Oklahoma is the ninth most-obese state in the country, and a government agency Tulsa is trying to help its workers drop the weight - one pound at a time.
Tulsa Housing Authority nicknamed it the two-and-a-half ton weightloss challenge. That's how much weight employees stood to lose on the mission to fight obesity.
The incentive: a free cruise - and possibly a life-saving lifestyle change.
"I have three kids, and I have two grandbabies now. So I'm like, I need to be around," said Tuesday Johnson.
"I've been big most of my life," said Bruce Leonhart. "When I was in high school, I was like 260 pounds."
"I don't want to have to buy clothes that are too big, I want to wear them becuase they're comfortable," said 21-year-old Jo Miller.
Three faces. Three stories. Three goals.
"Thirty pounds. That's where it's set," Johnson said.
"I just want to feel better. I want to lose this double chin. I'm tired of it!" Miller said.
"To lose about 60 pounds is what I would like to do," said Leonhart.
Bruce Leonhart and his wife are taking on the challenge as a family with their two young kids.
"When they're playing sports and stuff, it kind of affects my ability to be able to play with them," he said.
Jo Miller is hoping to wash out something pretty common.
"When I got in college, that freshman 15 is real," she said with a laugh. She also wants to break her family's cycle of obesity.
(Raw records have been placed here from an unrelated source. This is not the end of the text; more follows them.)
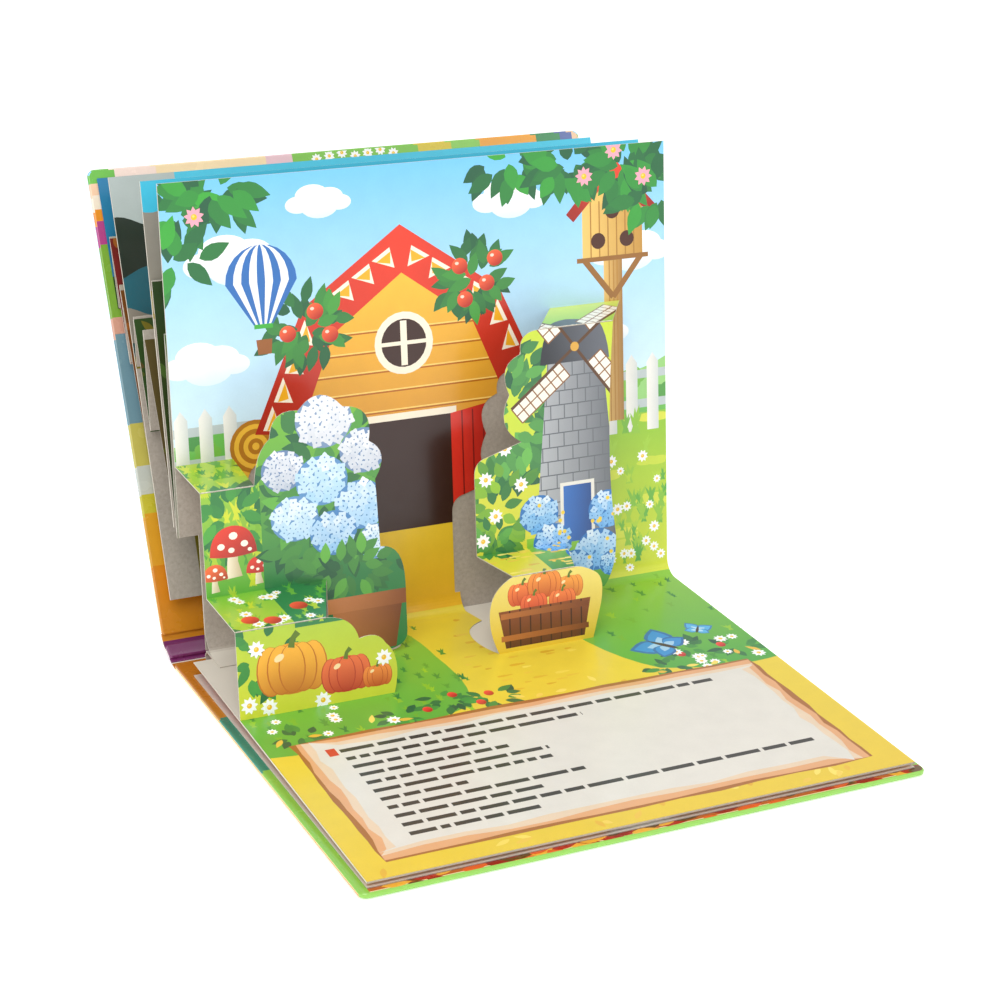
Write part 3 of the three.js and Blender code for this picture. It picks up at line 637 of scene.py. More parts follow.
def open_page_print():
    """Sky, hills, barn, dovecote and meadow on the upper page; path, flowers and text panel on the lower."""
    d = Drawing(4)
    rnd = d.random
    d.fill(rectangle(-1, 56, WIDTH + 1, DEPTH + 1), Fade("#D9F1FC", "#74C4F2", (0, 84), (0, DEPTH)))
    for x, v, size in ((30, 158, 15), (150, 172, 12), (206, 146, 14), (66, 178, 10), (16, 118, 13), (188, 112, 12)):
        cloud(d, x, v, size)

    # Far hills and woods
    for start, crest, paint in ((92, 8, "#9AD27C"), (82, 7, "#6CBB52"), (72, 6, "#A8D63F")):
        rim = [(x, start + crest * math.sin(x / 23 + start) + 3 * math.sin(x / 9)) for x in range(-2, int(WIDTH) + 6, 4)]
        d.fill([(-2, 40)] + rim + [(WIDTH + 4, 40)], paint)
    for i in range(26):
        x = rnd.uniform(0, WIDTH)
        d.blob(x, 84 + rnd.uniform(-5, 8), 6, 5, 5, 0.22, mix("#2D7F45", "#8CCB4A", rnd.random()))

    # Meadow and path
    d.fill(rectangle(-1, 0, WIDTH + 1, 74), Fade("#D5DC2C", "#8FC531", (0, 0), (0, 74)))
    for i in range(40):
        x, v = rnd.uniform(0, WIDTH), rnd.uniform(8, 74)
        d.blob(x, v, rnd.uniform(8, 18), rnd.uniform(2, 4), 4, 0.25, mix("#9CCB2A", "#E3E24A", rnd.random()), rnd.random())
    picket_fence(d, -1, 38, 66, 34)
    picket_fence(d, 150, WIDTH + 1, 66, 34)
    for i in range(46):
        x = rnd.choice((rnd.uniform(0, 40), rnd.uniform(150, WIDTH)))
        tuft(d, x, 60 + rnd.uniform(-6, 6), rnd.uniform(8, 13), mix("#2F8F3A", "#A6D03A", rnd.random()))
    d.fill([(x, 60 - 58 * (1 - math.cos((x - 104) / 54 * math.pi / 2))) for x in range(70, 140, 4)]
           + [(150, -1), (56, -1)], Fade("#F7D632", "#EBB41F", (0, 60), (0, 0)))

    # Dovecote at the back, barn in front
    dovecote(d, 197, 72, 34, 112)
    for x, v, size in ((26, 62, 13), (46, 55, 14), (34, 82, 11)):
        round_bale(d, x, v, size)
    barn(d, 100, 38, 118, 116)
    foliage(d, 58, 128, 16, 11, 46, 10, "#1F5B3C", "#4DA63E")
    foliage(d, 132, 140, 15, 12, 46, 10, "#1F5B3C", "#4DA63E")
    for x, v in ((50, 126), (62, 134), (68, 124), (126, 146), (138, 138), (128, 132), (142, 148)):
        d.ellipse(x, v, 3.6, 3.4, Fade("#FF6A3C", "#B01E14", (x - 2, v + 3), (x + 2, v - 3)), sides=16)
        d.ellipse(x - 1.2, v + 1.2, 0.9, 0.7, "#FFD9C4", sides=8)

    # A striped balloon in the sky
    bx, bv, size = 40, 148, 15
    for i in range(9):
        a0, a1 = -1 + 2 * i / 9, -1 + 2 * (i + 1) / 9
        arc = [math.pi / 2 - a * math.pi / 2 for a in (a0, a1)]
        rim = [(bx + size * a0 * math.cos(t), bv + size * math.sin(t)) for t in (k * math.pi / 2 / 6 for k in range(7))]
        rim2 = [(bx + size * a1 * math.cos(t), bv + size * math.sin(t)) for t in (k * math.pi / 2 / 6 for k in range(6, -1, -1))]
        low = [(bx + a1 * size * 0.26, bv - size * 1.15), (bx + a0 * size * 0.26, bv - size * 1.15)]
        d.fill(rim + rim2[1:] + low, ("#2F6FB8", "#F4F8FC")[i % 2])
    d.fill(rectangle(bx - size * 0.26, bv - size * 1.24, bx + size * 0.26, bv - size * 1.12), "#3FAF3A")
    d.fill(line((bx - 3.4, bv - 23), (bx + 3.4, bv - 23), (bx + 2.8, bv - 29), (bx - 2.8, bv - 29)), "#9A5B24")

    # Ivy along the top
    for x, v, n in ((6, 178, 30), (22, 186, 26), (4, 160, 16), (150, 187, 22), (176, 184, 36), (204, 182, 44), (218, 168, 26)):
        foliage(d, x, v, 14, 9, n, 13, "#1F5B3C", "#3FAF3A")
    for x, v in ((14, 176), (184, 178), (212, 176), (198, 188)):
        daisy(d, x, v, 4.2, petal="#F7A8B8")

    # Meadow plants in front of the barn
    for i in range(60):
        x = rnd.choice((rnd.uniform(70, 86), rnd.uniform(196, WIDTH), rnd.uniform(150, WIDTH)))
        tuft(d, x, rnd.uniform(2, 44 if x > 100 else 20), rnd.uniform(5, 10), mix("#4DA63E", "#B7D433", rnd.random()))
    for i in range(18):
        daisy(d, rnd.uniform(190, WIDTH - 3), rnd.uniform(4, 56), rnd.uniform(1.8, 3.0))

    lower_page_ground(d)
    return d


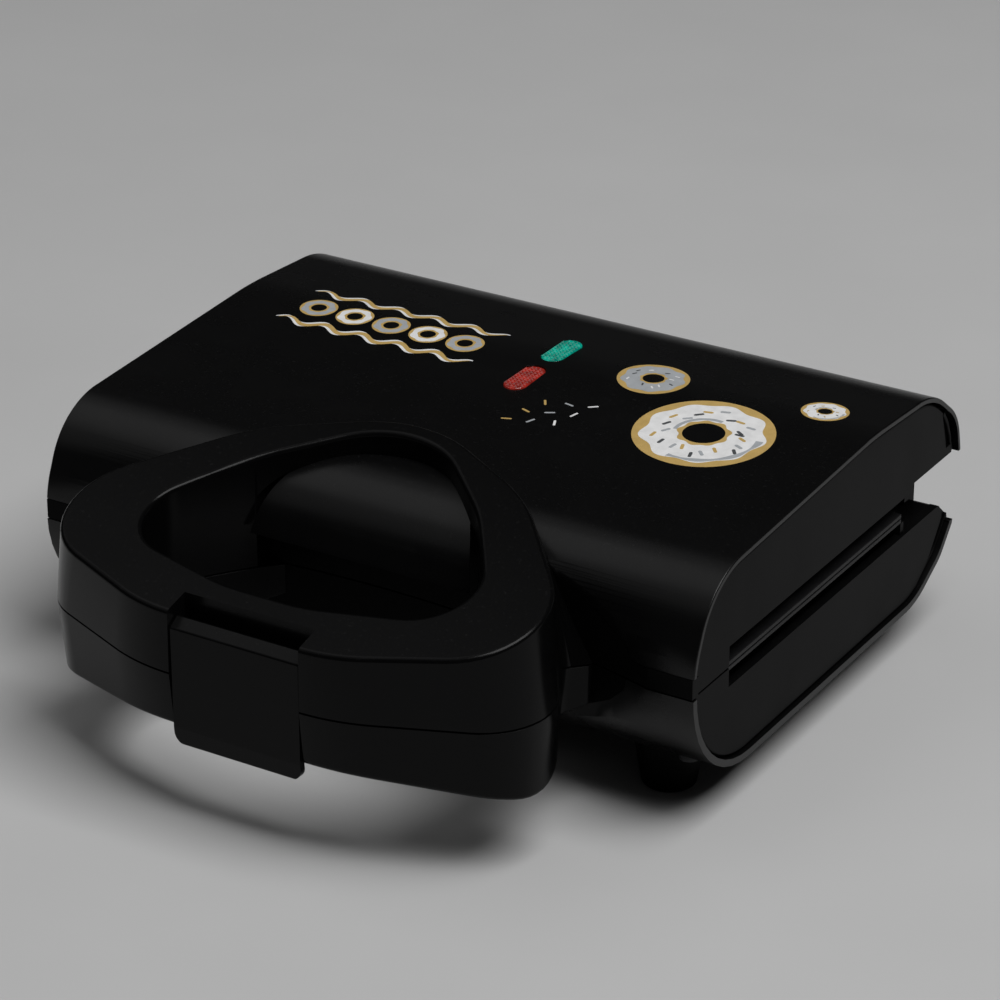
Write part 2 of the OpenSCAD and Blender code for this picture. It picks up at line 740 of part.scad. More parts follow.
module latch_clip() {
    crease_z = parting_z + latch_top;
    fold_z = crease_z - latch_face;
    tip_z = fold_z - latch_lip;
    lean = latch_lip * latch_lean;
    section = [[latch_face_y, crease_z, 1.2], [latch_face_y, fold_z, 2], [latch_face_y + lean, tip_z, 0.9],
               [latch_back_y + lean, tip_z, 0.9], [latch_back_y, fold_z, 2],
               [latch_back_y, notch_z + 1, 0.4], [latch_y, notch_z + 0.4, 0],
               [latch_y + latch_knuckle_r * 0.8, latch_z + 1.5, 0],
               [latch_y, crease_z + latch_hood_rise, 0.8]];
    color("#141415") difference() {
        union() {
            intersection() {
                along_x(-latch_w / 2, latch_w / 2) polygon(rounded(section));
                union() {
                    block([-far, far], [-far, far], [fold_z - 1, far]);
                    block([4 - latch_w / 2, latch_w / 2 - 4], [-far, far], [0, far]);
                    for (x = [4 - latch_w / 2, latch_w / 2 - 4])
                        translate([x, 0, tip_z + 4]) rotate([90, 0, 0]) cylinder(r = 4, h = far, center = true);
                }
            }
            translate([-latch_w / 2, latch_y, latch_z]) rotate([0, 90, 0])
                cylinder(r = latch_knuckle_r, h = latch_w);
        }
        translate([-latch_w, latch_y, latch_z]) rotate([0, 90, 0])
            cylinder(r = latch_pin_r + running, h = 2 * latch_w);
    }
}

// ---- Base ----

base_screw_places = [[panel_in_x - 7, front_y + 19, contact_z - ledge_h - housing_wall],
                     [half_w - 50, rear_y - 22, deck_z - housing_wall]];
feet_places = [[foot_x, front_y + foot_front_y], [foot_x, rear_y - foot_rear_y]];
foot_boss_top = under_z + base_wall + 9;
gland_z = deck_z - 15.6;
gland_end_y = rear_y - 1.2;
gland_r = cord_bore_r + 2;

module bottom_cover() {
    boss_r = screw_r + boss_wall;
    color("#171718") difference() {
        union() {
            difference() {
                shell_ring(base_outline, 0, base_wall, half_w);
                block([-far, far], [-far, far], [base_top_z, far]);
                block([-far, far], [front_y + 7, far], [deck_edge_z, far]);
                recess();
            }
            for (p = base_screw_places) both_sides() intersection() {
                translate([p.x, p.y, 0]) cylinder(r = boss_r + 2, h = under_z + base_wall + 7);
                slab(base_wall / 2, base_outline, half_w);
            }
            for (p = feet_places) both_sides() intersection() {
                translate([p.x, p.y, 0]) cylinder(r = boss_r, h = foot_boss_top);
                slab(base_wall / 2, base_outline, half_w);
            }
            difference() {
                translate([0, gland_end_y - 2, gland_z]) rotate([90, 0, 0]) cylinder(r = gland_r + 1.8, h = 11);
                slab(base_wall / 2, base_outline, half_w);
            }
        }
        for (p = base_screw_places) both_sides() {
            translate([p.x, p.y, 0]) cylinder(r = screw_r + clear, h = parting_z);
            translate([p.x, p.y, 0]) cylinder(r = screw_head_r + 0.4, h = under_z + base_wall + 4);
        }
        for (p = feet_places) both_sides()
            translate([p.x, p.y, 0]) cylinder(r = screw_r + running, h = foot_boss_top + 1);
        translate([0, rear_y + 5, gland_z]) rotate([90, 0, 0]) cylinder(r = gland_r + running, h = 30);
    }
}

module base_end_panel() {
    along_x(panel_in_x, panel_x) difference() {
        polygon(rounded(base_outline, base_wall + base_groove));
        translate([-far, base_top_z]) square([2 * far, far]);
        translate([plate_front_y - 0.5, base_panel_z]) square([far, far]);
    }
}

module base_housing() {
    ear_in = knuckle_w / 2 + 0.3;
    color("#1a1a1b") difference() {
        union() {
            both_sides() base_end_panel();
            lower_side() housing_frame(recess_r + housing_wall + clear);
            intersection() {
                shell_ring(base_outline, 0, housing_wall + 0.2, panel_x);
                block([-far, far], [plate_rear_y + 0.4, far],
                      [deck_edge_z + clear, contact_z - ledge_h + 0.01 + housing_wall]);
            }
            for (p = [base_screw_places[1]]) both_sides() intersection() {
                translate([p.x, p.y, under_z + base_wall + 7 + clear]) cylinder(r = screw_r + boss_wall, h = far);
                slab(housing_wall / 2, base_outline, half_w);
            }
            both_sides() {
                intersection() {
                    translate([base_screw_places[0].x, base_screw_places[0].y, under_z + base_wall + 7 + clear])
                        cylinder(r = screw_r + boss_wall,
                                 h = contact_z - ledge_h - under_z - base_wall - 7 - clear);
                    slab(base_wall + clear, base_outline, half_w);
                }
                block([panel_in_x - 11, panel_in_x + 0.5], [front_y + 12, skirt_back_y],
                      [contact_z - ledge_h - housing_wall, contact_z - ledge_h]);
                for (side = [-1, 1]) hinge_ear(hinge_x + side * (ear_in + ear_t / 2));
            }
        }
        both_sides() translate([hinge_x - 20, hinge_y, hinge_z]) rotate([0, 90, 0])
            cylinder(r = hinge_pin_r + running, h = 40);
        for (p = base_screw_places) both_sides()
            translate([p.x, p.y, under_z]) cylinder(r = screw_r + running, h = p.z - under_z - 1 + 0.01);
    }
}

// Curved wall behind the lower handle, held between the bottom cover and the housing's front flange
module lower_handle_bracket() {
    color("#1a1a1b") difference() {
        intersection() {
            recess_wall([under_z, base_top_z]);
            slab(base_wall + clear, base_outline, panel_in_x - clear);
        }
        handle_screw_sites(lower_screw_z) translate([0, -5, 0]) rotate([-90, 0, 0])
            cylinder(r = screw_r + clear, h = 12);
    }
}

module hinge_ear(x) {
    translate([x - ear_t / 2, hinge_y, hinge_z]) rotate([0, 90, 0]) cylinder(r = knuckle_r, h = ear_t);
    block([x - ear_t / 2, x + ear_t / 2], [hinge_y - knuckle_r, hinge_y + knuckle_r - 2],
          [deck_z - housing_wall, hinge_z]);
}

module lower_handle() {
    color("#151516") difference() {
        translate([0, 0, base_top_z]) mirror([0, 0, 1])
            handle_half(parting_outline, lower_outline, [handle_drop, handle_drop_tilt, handle_root_drop]);
        difference() {
            slab(-clear, base_outline, half_w);
            recess(-clear);
        }
        block([-channel_x, channel_x], [-far, channel_y + latch_lip * latch_lean], [0, far]);
        handle_screw_sites(lower_screw_z) translate([0, -9, 0]) rotate([-90, 0, 0])
            cylinder(r = screw_r + running, h = 12);
    }
}

module lower_plate() {
    color("#2f2f31") lower_side() baking_plate();
}

module lower_mould_1() {
    color("#2f2f31") lower_side() ring_mould(0);
}

module lower_mould_2() {
    color("#2f2f31") lower_side() ring_mould(1);
}

module lower_mould_3() {
    color("#2f2f31") lower_side() ring_mould(2);
}

module lower_mould_4() {
    color("#2f2f31") lower_side() ring_mould(3);
}

module lower_mould_5() {
    color("#2f2f31") lower_side() ring_mould(4);
}

module lower_mould_6() {
    color("#2f2f31") lower_side() ring_mould(5);
}

module lower_heater() {
    color("#8d8f92") lower_side() heater();
}

module lower_reflector() {
    color("#c3c6c9") lower_side() reflector();
}

module lower_plate_screws() {
    color("#b9bcc0") lower_side() plate_screws();
}

module lower_handle_screws() {
    color("#b9bcc0") handle_screws(lower_screw_z);
}

module base_screws() {
    color("#b9bcc0") for (p = base_screw_places) both_sides()
        translate([p.x, p.y, under_z + base_wall + 4 - running]) screw(p.z - under_z - base_wall - 6);
}

module hinge_pins() {
    l = knuckle_w + 0.6 + 2 * ear_t;
    color("#b9bcc0") both_sides() translate([hinge_x - l / 2, hinge_y, hinge_z]) rotate([0, 90, 0])
        cylinder(r = hinge_pin_r, h = l);
}

// ---- Electrical pieces in the base, below the lower reflector ----

low_reflector_z = contact_z - reflector_h - reflector_t;
thermostat_z = low_reflector_z - clear / 2 - thermostat_h;
pole_x = 5;
wire_r = 1.3;
pole_wire_z = thermostat_z - 0.4;
heater_wire_z = contact_z - heater_end_h - wire_r - 0.1;
heater_side_y = [for (side = [-1, 1]) plate_mid_y + side * heater_bend_r];
fuse_x = 40;
fuse_r = 2;

module thermostat() {
    color("#c9c2b4") translate([0, plate_mid_y, thermostat_z]) cylinder(r = thermostat_r, h = thermostat_h);
    color("#b9bcc0") for (x = [-pole_x, pole_x])
        block([x - 2, x + 2], [plate_mid_y - thermostat_r, plate_mid_y + thermostat_r + 4],
              [thermostat_z - 0.8, thermostat_z]);
}

module thermal_fuse() {
    clip_x = 5;
    color("#c8a878") translate([fuse_x, heater_side_y[0], heater_wire_z]) rotate([0, 90, 0]) {
        cylinder(r = fuse_r, h = 14, center = true);
        cylinder(r = 0.6, h = 30, center = true);
    }
    color("#b9bcc0") for (side = [-1, 1])
        translate([fuse_x + side * clip_x, heater_side_y[0], 0]) difference() {
            block([-1.5, 1.5], [-fuse_r - 1.2, fuse_r + 1.2],
                  [heater_wire_z - fuse_r - 1, low_reflector_z - clear / 2]);
            translate([0, 0, heater_wire_z]) rotate([0, 90, 0])
                cylinder(r = fuse_r + running, h = 5, center = true);
        }
}

block_half = [14, 8];
block_floor_z = under_z + base_wall + 0.6;
module terminal_block() {
    color("#ddd8cc") difference() {
        block([-block_half.x, block_half.x], [heater_side_y[1] - block_half.y, heater_side_y[1] + block_half.y],
              [block_floor_z, pole_wire_z + 4]);
        for (x = [-pole_x, pole_x]) {
            translate([x, heater_side_y[1] - block_half.y - 1, pole_wire_z]) rotate([-90, 0, 0])
                cylinder(r = wire_r + 0.3, h = 2 * block_half.y + 2);
            translate([x, heater_side_y[1], pole_wire_z]) cylinder(r = 1.6, h = 6);
        }
    }
}

// Leads from the terminal block to the thermostat, and from the heater's ends to the block and the fuse
module base_wires() {
    pole_y = plate_mid_y + thermostat_r + 4.2;
    color("#e8e4da") {
        for (x = [-pole_x, pole_x])
            translate([x, pole_y, pole_wire_z]) rotate([-90, 0, 0])
                cylinder(r = wire_r, h = heater_side_y[1] - block_half.y + 4 - pole_y);
        translate([-heater_run - 2, heater_side_y[1], heater_wire_z]) rotate([0, 90, 0])
            cylinder(r = wire_r, h = heater_run + 2 - block_half.x - 0.2);
        translate([-heater_run - 2, heater_side_y[0], heater_wire_z]) rotate([0, 90, 0])
            cylinder(r = wire_r, h = heater_run + 2 + fuse_x - 15.2);
    }
}

// Leads from the lid heater's ends to the lamps and back towards the hinge
module lid_wires() {
    z = contact_z + heater_end_h + wire_r + 0.1;
    color("#e8e4da") {
        translate([-heater_run - 2, heater_side_y[1], z]) rotate([0, 90, 0])
            cylinder(r = wire_r, h = heater_run + 2 + lamp_x - lens_w / 2 - 4.2);
        translate([-heater_run, heater_side_y[0] - 2, z]) rotate([-90, 0, 0])
            cylinder(r = wire_r, h = heater_side_y[1] - heater_side_y[0] + 2 - wire_r - 0.2);
    }
}

module cord_gland() {
    color("#101010") difference() {
        translate([0, gland_end_y, gland_z]) rotate([90, 0, 0]) {
            cylinder(r = gland_r, h = gland_l);
            cylinder(r = gland_r + 1.6, h = 1.9);
            translate([0, 0, gland_l - 1.5]) cylinder(r = gland_r, h = 1.5);
        }
        translate([0, gland_end_y + 1, gland_z]) rotate([90, 0, 0]) cylinder(r = cord_bore_r, h = gland_l + 2);
    }
}

module foot(place, side) {
    color("#121213") difference() {
        translate([side * place.x, place.y, 0]) {
            cylinder(r1 = foot_r - 0.8, r2 = foot_r, h = 0.8);
            translate([0, 0, 0.8]) cylinder(r1 = foot_r, r2 = foot_top_r, h = under_z - 0.8);
            translate([0, 0, under_z]) cylinder(r = foot_top_r, h = 6);
        }
        slab(-0.05, base_outline, half_w);
        translate([side * place.x, place.y, -1]) cylinder(r = screw_head_r + 0.6, h = 6);
        translate([side * place.x, place.y, -1]) cylinder(r = screw_r + clear, h = far);
    }
}

module foot_front_left() {
    foot(feet_places[0], -1);
}

module foot_front_right() {
    foot(feet_places[0], 1);
}

module foot_rear_left() {
    foot(feet_places[1], -1);
}

module foot_rear_right() {
    foot(feet_places[1], 1);
}

module foot_screws() {
    color("#b9bcc0") for (p = feet_places) both_sides()
        translate([p.x, p.y, 5 - running]) screw(foot_boss_top - 6);
}

top_cover();
lid_housing();
upper_handle();
upper_plate();
upper_mould_1();
upper_mould_2();
upper_mould_3();
upper_mould_4();
upper_mould_5();
upper_mould_6();
upper_heater();
upper_reflector();
upper_plate_screws();
upper_handle_screws();
lid_screws();
green_lens();
red_lens();
lamp_holder();
neon_lamps();
lid_wires();
latch_pin();
latch_clip();
bottom_cover();
base_housing();
lower_handle_bracket();
lower_handle();
lower_plate();
lower_mould_1();
lower_mould_2();
lower_mould_3();
lower_mould_4();
lower_mould_5();
lower_mould_6();
lower_heater();
lower_reflector();
lower_plate_screws();
lower_handle_screws();
base_screws();
hinge_pins();
thermostat();
thermal_fuse();
terminal_block();
base_wires();
cord_gland();
foot_front_left();
foot_front_right();
foot_rear_left();
foot_rear_right();
foot_screws();
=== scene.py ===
"""Donut maker: the looks of its shells, handle, clip, lamps, print and plates, and the studio around it."""

import json
import logging
import math
from abc import ABC, abstractmethod
from collections.abc import Iterable, Sequence
from dataclasses import dataclass, field
from enum import Enum

import bmesh
import bpy
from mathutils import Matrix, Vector


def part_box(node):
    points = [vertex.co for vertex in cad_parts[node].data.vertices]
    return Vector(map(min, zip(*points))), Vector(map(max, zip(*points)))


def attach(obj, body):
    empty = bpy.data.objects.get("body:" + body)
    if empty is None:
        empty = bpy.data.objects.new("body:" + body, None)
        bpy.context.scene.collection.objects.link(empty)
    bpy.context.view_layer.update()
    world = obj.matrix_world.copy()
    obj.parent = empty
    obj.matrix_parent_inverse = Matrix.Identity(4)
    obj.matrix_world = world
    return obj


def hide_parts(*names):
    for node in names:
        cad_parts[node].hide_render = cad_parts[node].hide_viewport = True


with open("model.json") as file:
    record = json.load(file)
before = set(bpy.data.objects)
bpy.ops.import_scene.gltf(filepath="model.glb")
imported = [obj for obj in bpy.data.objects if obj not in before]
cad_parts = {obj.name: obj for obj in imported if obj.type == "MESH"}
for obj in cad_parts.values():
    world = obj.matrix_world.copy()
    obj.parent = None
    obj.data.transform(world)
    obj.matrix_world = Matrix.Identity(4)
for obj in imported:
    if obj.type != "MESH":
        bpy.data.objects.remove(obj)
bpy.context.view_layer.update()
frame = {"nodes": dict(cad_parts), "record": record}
log = logging.getLogger("donut_maker")

MM = 0.001
FAR = 400.0
SMALLEST_RADIUS = 0.05
EDGE_TURNS = (0, 22.5, 45, 67.5, 90)
WELD_DISTANCE = 0.01
FLAT_ANGLE = 0.4
CRISP_ANGLE = 50.0
RGB = tuple[float, float, float]
Line = tuple[tuple[float, float], ...]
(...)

"You eat the way your family eats, and even when you're alone, you eat the way your family ate," she said. "So, you know, in my family, food is love. You buy a snack to show someone you care about them.
And Tuesday Johnson is running toward a goal of adding healthy years to her life.
"Raising kids and stuff, you don't think about yourself," she said. "Because you're running with the kids, and you don't realize until one day you step on a scale and you're like 'ummm, is someone on here with me?' Or you know, like 'is this broken?'
"I want to be in my 70s, 80s, and still being active."
Tulsa Housing Authority created a new logo and ordered polos for employees. But when most women couldn't fit into the shirts - and most men had to choose the largest sizes - leadership here knew it was time to tackle the problem.
Seventy-two employees signed up for the challenge, weighing in at 7 tons, 14,100 pounds. THA brought in a global leadership training coach used by Nike.
Employees learned what to eat, when to eat, and how to get moving.
There were meltdowns - and breakdowns.
After six months of ups and downs - well, they didn't lose two-and-a-half tons. And Bruce, Jo and Tuesday didn't win a cruise.
The winner of 2018 THA Heart Healthy Weight Loss Challenge was Bill Hoover."
But they do have something to cheer about. And they lost weight.
"I feel really good. Even, I didn't lose all the weight I wanted to," said Bruce Leonhart.
"I don't know how many inches that is, but I'm telling you, it's a big difference," said Jo Miller.
And Tuesday Johnson celebrate losing about 15.
They may not have hit their goals, but their stories are far from over.
>>Leonhart: "I have a lot more confidence than I had," Leonhart said. "I feel like people respond to what I have to say now, and hear what I have to say."
"You just have to find that balance, and I think I found a pretty good one," Miller said. "I'm slow, but steady, and that's what's going to win this race."
"This is a lifestyle change. It wasn't just a challenge change," Johnson said. "This has been a whole lifestyle change for me."
If the challengers maintain their weight a few months from now, they get half a vacation day. They earn a full vacation day if the scale is the same come January.